In einigen wenigen Momente hat "Fürchte dich" etwas angenehm Abgründiges. Da ist zum Beispiel die allererste Szene: Eine nächtliche deutsche Durchschnittsstraße ist zu sehen, auf der plötzlich der alte Otto Schlien auftaucht. Im Nachthemd, einen Benzinkanister in der Hand, hinkt er einem entgegen. Oder die alte Dame, die Brix und Merle in einem spießigen Oma-Café verhören. Irgendetwas stimmt nicht mit ihr, die harmlose Gemütlichkeit um sie herum trügt. Und siehe da, auf einmal verschluckt sie sich an ihrer Schwarzwälder Kirschtorte und stirbt. In solchen Szenen bekommt das Alltägliche plötzlich etwas Bedrohliches. Unter der Normalität schwelt etwas Unerklärliches und genau diese subtile Verunsicherung ist es ja, die einen Horrorfilm wirklich gruselig macht.

Flop:

Leider ist es mit der Subtilität ansonsten nicht weit her in "Fürchte dich". Es gibt Türen, die urplötzlich aufreißen, bedeutungsschwangere Musik in Dauerschleife, den Geist einer verstorbenen Urgroßmutter und etwa alle zwei Minuten muss die schöne, unschuldige Merle entsetzt ihre Rehaugen aufreißen. Oha, denkt man zu Beginn, hier versucht sich ein Tatort ganz selbstreflexiv und parodistisch versiert am Horror-Genre abzuarbeiten. Zumal genau das in der Eingangssequenz ja angedeutet wird. "Heute Nacht erzähle ich Ihnen von einem der unheimlichsten Kriminalfälle meiner bisherigen Laufbahn", kündigt Kommissarin Janneke in theatralischer Ergriffenheit aus dem Off an, während gelbe Dunstschwaden bedrohlich durchs Bild wabern. Die direkte Ansprache und der Gruselgeschichtenton scheinen die Zuschauer dazu ermuntern zu wollen, eine distanzierte Haltung zum Geschehen einzunehmen. Doch genau diese Haltung bleibt der Film in seinem weiteren Verlauf schuldig.
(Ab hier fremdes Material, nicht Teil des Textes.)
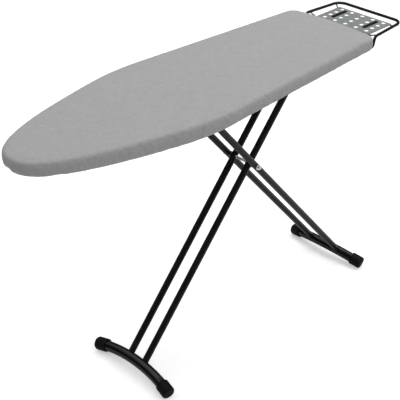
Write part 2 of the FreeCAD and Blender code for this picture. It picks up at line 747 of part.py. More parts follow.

Die ganze Zeit wartet man bei "Fürchte dich" auf Ironiesignale, auf ein Zeichen, dass es sich bei dieser überdrehten Ansammlung von Horrorbaukastenelementen um ein Spiel mit Klischees handeln könnte. Doch man wartet vergeblich. So bierernst, wie sich der Plot entwickelt, so vorhersehbar ist er auch. Im Kern geht es um eine Missbrauchsgeschichte, die ziemlich dünn und schnell erzählt ist. Aber weil ein Tatort anderthalb Stunden dauert und außerdem bald Halloween ist, wird das Ganze eben angereichert durch allerlei platte Gruselkaspereien. Weder verstörend noch lustig, zerfleddert "Fürchte dich" nach und nach wie eine schlecht zusammengebaute Zombie-Puppe.

Die Pointe:

Die Geister sind vertrieben, alle Fieslinge tot und das Skelett der kleinen Helga beerdigt. Merle und die Kommissare legen Blumen am Grab ab, während Jannekes Stimme noch einmal aus dem Off ein bisschen Schauermärchenstimmung heraufbeschwört: "Nach diesem Tag, diesen 24 Stunden meines Lebens, wird nichts mehr genauso sein, wie zuvor". Schön zu wissen, dass diese Geschichte zumindest irgendwen nachhaltig beeindruckt hat.